● STATED TASK
The required output consists solely of the lines from the one containing "const ornament = new THREE.Group();" down to the one containing "# This notebook", both included, each quoted exactly.
[START]
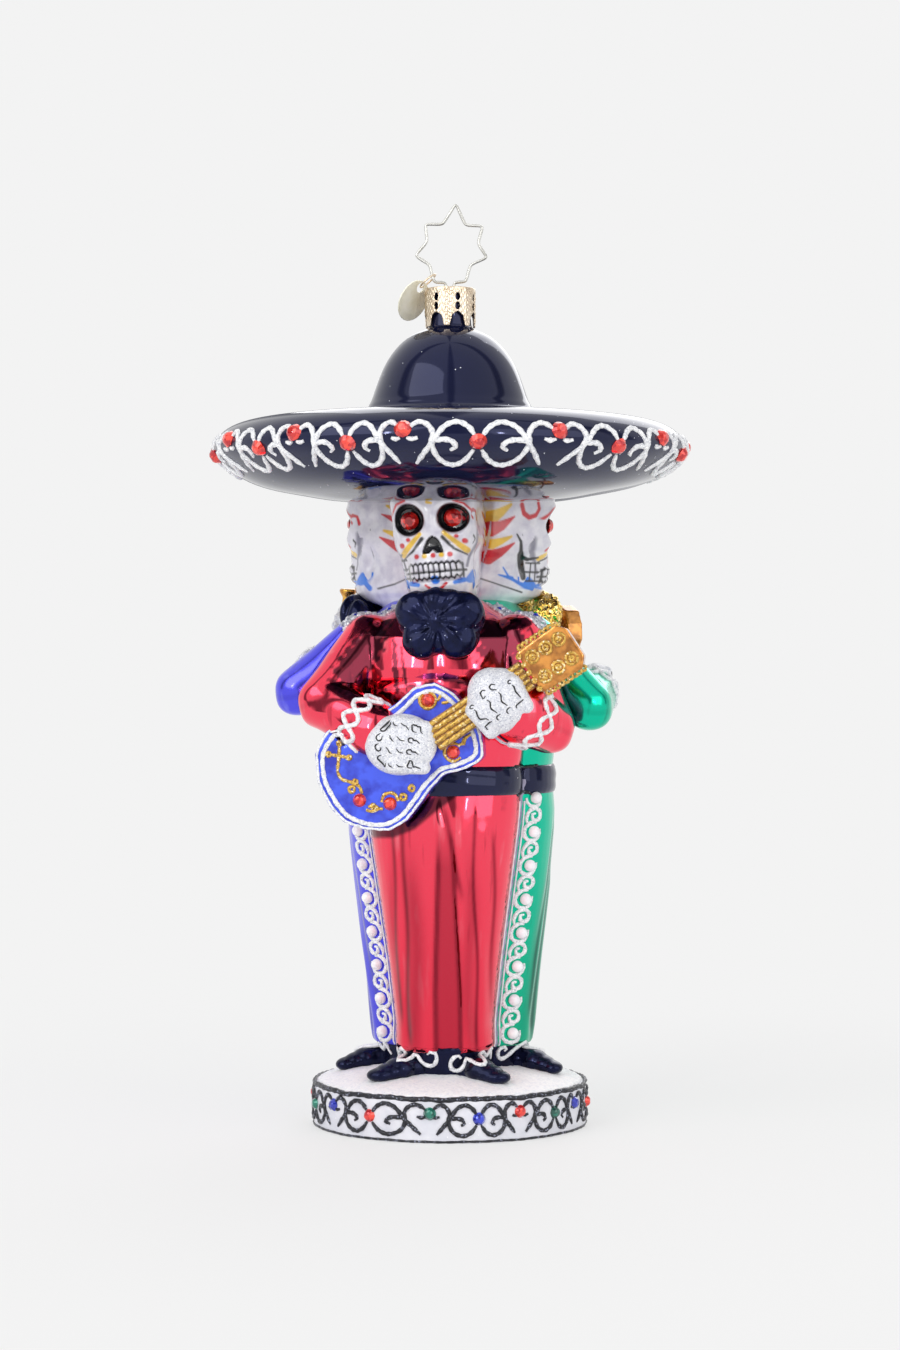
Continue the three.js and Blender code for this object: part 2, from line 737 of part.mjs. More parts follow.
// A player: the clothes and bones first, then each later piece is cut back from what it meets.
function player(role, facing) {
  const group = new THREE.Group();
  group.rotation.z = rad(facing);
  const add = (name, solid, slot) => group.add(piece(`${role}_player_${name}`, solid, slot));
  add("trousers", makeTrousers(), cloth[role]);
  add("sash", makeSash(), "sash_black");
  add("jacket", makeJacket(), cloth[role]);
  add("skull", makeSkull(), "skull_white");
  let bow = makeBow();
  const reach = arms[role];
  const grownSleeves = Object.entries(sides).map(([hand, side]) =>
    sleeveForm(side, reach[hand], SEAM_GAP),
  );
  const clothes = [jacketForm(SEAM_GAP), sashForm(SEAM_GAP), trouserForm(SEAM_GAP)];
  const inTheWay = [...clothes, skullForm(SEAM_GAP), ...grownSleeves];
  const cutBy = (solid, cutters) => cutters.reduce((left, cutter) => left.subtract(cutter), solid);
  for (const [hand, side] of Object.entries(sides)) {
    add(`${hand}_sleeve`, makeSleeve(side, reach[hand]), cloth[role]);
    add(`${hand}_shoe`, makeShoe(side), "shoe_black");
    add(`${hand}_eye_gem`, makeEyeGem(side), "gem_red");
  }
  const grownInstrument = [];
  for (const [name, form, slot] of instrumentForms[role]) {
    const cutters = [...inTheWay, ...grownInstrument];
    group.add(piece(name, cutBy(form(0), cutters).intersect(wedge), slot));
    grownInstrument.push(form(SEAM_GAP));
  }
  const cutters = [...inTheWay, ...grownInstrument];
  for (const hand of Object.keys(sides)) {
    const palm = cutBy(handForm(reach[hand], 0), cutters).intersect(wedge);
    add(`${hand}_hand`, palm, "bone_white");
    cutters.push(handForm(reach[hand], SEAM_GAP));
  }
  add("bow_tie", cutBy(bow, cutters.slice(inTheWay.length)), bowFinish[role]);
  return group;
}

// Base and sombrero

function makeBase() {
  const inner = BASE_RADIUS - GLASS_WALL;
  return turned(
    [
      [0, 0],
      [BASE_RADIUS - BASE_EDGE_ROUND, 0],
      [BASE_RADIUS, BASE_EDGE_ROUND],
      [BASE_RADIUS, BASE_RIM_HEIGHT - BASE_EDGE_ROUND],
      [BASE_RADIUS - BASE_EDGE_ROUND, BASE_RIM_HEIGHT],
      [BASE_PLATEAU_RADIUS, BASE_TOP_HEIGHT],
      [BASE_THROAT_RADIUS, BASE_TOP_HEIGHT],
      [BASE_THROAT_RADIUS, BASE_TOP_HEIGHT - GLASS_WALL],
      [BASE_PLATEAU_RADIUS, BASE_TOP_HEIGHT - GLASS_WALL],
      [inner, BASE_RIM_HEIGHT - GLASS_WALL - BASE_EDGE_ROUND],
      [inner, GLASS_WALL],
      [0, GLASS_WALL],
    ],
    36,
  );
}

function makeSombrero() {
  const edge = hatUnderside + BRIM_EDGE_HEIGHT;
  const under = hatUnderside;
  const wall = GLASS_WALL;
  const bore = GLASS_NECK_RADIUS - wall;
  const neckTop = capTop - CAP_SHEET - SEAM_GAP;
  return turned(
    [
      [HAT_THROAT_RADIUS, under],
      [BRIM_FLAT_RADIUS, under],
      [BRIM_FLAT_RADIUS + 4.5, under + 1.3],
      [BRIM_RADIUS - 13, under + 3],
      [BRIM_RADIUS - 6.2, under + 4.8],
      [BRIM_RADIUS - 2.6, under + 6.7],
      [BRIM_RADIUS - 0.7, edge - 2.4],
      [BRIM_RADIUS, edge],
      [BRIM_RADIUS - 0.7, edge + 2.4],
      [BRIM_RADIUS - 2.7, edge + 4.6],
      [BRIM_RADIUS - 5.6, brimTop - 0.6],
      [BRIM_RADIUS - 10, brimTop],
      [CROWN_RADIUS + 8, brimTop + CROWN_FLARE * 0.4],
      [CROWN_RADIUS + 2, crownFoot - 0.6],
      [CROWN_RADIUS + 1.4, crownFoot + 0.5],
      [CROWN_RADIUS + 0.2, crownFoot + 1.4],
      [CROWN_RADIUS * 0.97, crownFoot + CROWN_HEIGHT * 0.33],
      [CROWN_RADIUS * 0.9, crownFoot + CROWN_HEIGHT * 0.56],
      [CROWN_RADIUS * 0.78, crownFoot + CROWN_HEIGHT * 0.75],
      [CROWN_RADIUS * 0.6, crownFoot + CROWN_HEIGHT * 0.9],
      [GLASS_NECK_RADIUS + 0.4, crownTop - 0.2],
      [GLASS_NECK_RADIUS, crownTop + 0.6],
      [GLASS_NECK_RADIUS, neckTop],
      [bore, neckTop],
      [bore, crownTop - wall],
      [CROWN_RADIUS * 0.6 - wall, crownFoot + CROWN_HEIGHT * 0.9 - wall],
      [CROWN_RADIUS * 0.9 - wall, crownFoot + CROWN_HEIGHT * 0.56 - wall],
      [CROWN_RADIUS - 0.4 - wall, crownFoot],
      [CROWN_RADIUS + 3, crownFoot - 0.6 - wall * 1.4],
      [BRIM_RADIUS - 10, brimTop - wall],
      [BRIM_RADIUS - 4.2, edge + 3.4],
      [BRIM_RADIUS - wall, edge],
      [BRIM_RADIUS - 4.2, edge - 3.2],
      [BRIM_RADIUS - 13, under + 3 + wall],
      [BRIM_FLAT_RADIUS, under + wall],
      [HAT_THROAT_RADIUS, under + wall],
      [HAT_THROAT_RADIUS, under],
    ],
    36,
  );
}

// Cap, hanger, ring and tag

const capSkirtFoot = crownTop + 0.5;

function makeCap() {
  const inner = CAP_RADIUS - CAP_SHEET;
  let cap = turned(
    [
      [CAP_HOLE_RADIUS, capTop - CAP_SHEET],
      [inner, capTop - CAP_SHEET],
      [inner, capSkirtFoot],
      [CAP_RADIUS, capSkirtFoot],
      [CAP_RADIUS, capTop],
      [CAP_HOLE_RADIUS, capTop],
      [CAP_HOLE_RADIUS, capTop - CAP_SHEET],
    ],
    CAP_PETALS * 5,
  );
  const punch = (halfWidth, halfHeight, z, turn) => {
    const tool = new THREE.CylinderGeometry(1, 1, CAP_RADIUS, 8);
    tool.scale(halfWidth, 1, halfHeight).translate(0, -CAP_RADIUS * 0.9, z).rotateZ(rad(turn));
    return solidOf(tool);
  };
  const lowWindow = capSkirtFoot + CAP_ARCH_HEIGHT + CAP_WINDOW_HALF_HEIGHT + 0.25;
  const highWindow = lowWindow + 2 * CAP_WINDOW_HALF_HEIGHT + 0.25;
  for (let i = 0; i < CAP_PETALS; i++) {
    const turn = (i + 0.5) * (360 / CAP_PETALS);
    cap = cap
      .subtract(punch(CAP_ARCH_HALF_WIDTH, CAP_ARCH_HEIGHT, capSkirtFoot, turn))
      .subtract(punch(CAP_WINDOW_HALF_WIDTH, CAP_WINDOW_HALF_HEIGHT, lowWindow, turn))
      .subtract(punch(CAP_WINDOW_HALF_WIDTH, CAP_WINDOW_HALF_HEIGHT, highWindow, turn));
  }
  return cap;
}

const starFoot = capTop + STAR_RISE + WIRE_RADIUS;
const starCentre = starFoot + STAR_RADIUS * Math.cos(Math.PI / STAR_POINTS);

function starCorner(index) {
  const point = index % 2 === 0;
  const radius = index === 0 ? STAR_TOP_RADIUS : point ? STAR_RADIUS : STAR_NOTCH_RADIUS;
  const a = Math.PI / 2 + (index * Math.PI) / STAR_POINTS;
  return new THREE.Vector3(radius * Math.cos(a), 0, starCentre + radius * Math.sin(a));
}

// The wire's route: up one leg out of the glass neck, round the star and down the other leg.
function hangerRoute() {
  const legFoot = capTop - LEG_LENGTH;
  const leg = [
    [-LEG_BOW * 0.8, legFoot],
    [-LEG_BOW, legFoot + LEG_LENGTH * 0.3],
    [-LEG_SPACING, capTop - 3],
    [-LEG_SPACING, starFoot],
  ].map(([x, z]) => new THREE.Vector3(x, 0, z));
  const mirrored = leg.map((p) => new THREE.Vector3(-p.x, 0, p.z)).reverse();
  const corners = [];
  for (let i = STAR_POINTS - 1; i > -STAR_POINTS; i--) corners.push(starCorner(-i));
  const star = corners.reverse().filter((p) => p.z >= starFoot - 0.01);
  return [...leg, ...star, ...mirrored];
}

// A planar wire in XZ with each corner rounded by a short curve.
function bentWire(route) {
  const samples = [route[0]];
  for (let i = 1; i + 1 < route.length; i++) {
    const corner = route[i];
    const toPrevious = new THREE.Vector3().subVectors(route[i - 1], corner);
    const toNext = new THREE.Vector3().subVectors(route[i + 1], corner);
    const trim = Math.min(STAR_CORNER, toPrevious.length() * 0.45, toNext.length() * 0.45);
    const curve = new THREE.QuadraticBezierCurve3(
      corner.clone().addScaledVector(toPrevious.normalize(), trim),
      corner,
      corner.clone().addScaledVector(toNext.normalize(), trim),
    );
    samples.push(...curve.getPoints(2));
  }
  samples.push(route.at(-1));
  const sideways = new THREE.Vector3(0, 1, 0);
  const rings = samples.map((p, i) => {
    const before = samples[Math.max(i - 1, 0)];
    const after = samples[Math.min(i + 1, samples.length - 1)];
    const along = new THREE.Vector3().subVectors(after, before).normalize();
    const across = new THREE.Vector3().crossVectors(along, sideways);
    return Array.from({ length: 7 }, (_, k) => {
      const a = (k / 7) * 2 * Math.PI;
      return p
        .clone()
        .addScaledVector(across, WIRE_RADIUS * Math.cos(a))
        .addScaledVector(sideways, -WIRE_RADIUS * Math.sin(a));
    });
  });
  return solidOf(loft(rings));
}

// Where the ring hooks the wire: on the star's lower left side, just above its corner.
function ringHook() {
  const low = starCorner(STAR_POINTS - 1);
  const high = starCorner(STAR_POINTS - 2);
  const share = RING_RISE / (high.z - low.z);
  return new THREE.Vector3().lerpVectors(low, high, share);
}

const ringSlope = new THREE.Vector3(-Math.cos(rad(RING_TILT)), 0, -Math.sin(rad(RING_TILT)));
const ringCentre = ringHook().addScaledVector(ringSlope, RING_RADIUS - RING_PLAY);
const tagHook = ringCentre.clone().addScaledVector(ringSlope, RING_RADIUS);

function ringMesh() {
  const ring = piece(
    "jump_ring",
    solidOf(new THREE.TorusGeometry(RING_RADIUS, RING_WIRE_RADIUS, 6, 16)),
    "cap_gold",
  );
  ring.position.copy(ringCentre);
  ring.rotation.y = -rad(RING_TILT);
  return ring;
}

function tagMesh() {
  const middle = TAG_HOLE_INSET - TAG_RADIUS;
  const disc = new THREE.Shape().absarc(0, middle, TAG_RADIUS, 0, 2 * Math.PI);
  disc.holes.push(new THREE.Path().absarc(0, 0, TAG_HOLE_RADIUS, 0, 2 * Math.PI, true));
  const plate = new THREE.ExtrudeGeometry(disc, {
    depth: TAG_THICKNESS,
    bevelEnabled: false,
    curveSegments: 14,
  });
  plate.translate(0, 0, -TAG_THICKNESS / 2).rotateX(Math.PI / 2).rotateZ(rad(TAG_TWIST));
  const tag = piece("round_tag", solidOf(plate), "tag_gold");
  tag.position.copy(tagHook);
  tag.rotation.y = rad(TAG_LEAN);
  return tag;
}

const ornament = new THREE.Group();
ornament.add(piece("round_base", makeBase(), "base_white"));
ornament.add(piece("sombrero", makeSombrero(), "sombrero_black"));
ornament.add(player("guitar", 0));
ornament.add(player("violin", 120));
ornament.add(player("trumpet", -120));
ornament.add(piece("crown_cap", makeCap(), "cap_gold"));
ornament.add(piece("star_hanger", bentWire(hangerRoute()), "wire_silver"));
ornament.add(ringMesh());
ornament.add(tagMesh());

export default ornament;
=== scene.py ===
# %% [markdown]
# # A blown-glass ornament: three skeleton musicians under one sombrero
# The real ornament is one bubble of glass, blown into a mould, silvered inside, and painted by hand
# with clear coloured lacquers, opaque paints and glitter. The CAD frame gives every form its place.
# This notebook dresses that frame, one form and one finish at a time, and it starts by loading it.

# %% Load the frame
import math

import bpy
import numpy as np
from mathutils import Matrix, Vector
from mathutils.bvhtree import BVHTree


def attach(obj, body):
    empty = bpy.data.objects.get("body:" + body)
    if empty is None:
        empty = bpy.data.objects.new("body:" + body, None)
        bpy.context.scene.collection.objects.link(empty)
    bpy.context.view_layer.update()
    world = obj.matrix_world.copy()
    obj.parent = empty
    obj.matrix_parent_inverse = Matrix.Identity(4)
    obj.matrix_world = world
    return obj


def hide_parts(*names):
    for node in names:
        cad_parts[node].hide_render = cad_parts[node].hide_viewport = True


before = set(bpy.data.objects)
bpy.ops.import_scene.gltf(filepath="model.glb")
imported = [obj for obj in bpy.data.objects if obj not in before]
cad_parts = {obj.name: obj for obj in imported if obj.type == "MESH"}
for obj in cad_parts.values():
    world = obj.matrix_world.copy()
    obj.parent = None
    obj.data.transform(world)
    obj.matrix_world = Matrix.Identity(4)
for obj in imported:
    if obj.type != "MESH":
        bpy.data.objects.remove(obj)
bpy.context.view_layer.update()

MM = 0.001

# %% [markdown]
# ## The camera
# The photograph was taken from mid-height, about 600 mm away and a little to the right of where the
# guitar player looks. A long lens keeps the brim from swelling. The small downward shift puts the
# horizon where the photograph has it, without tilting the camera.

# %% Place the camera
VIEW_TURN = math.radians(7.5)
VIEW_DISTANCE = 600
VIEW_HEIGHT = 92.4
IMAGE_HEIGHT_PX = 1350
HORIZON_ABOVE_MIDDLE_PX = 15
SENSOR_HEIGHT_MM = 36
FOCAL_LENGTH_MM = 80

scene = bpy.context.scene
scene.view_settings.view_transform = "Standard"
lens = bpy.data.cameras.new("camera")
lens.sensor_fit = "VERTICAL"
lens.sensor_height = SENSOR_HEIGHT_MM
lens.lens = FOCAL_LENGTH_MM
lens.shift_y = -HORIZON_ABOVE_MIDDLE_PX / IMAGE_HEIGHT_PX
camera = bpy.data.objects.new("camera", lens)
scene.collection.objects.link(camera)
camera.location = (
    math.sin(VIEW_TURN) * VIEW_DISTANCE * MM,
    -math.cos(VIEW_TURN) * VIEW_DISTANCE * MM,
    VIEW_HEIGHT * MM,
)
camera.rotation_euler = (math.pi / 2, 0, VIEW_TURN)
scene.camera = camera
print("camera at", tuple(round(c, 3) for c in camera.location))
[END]
● WRITTEN SOLUTION
const ornament = new THREE.Group();
ornament.add(piece("round_base", makeBase(), "base_white"));
ornament.add(piece("sombrero", makeSombrero(), "sombrero_black"));
ornament.add(player("guitar", 0));
ornament.add(player("violin", 120));
ornament.add(player("trumpet", -120));
ornament.add(piece("crown_cap", makeCap(), "cap_gold"));
ornament.add(piece("star_hanger", bentWire(hangerRoute()), "wire_silver"));
ornament.add(ringMesh());
ornament.add(tagMesh());

export default ornament;
=== scene.py ===
# %% [markdown]
# # A blown-glass ornament: three skeleton musicians under one sombrero
# The real ornament is one bubble of glass, blown into a mould, silvered inside, and painted by hand
# with clear coloured lacquers, opaque paints and glitter. The CAD frame gives every form its place.
# This notebook dresses that frame, one form and one finish at a time, and it starts by loading it.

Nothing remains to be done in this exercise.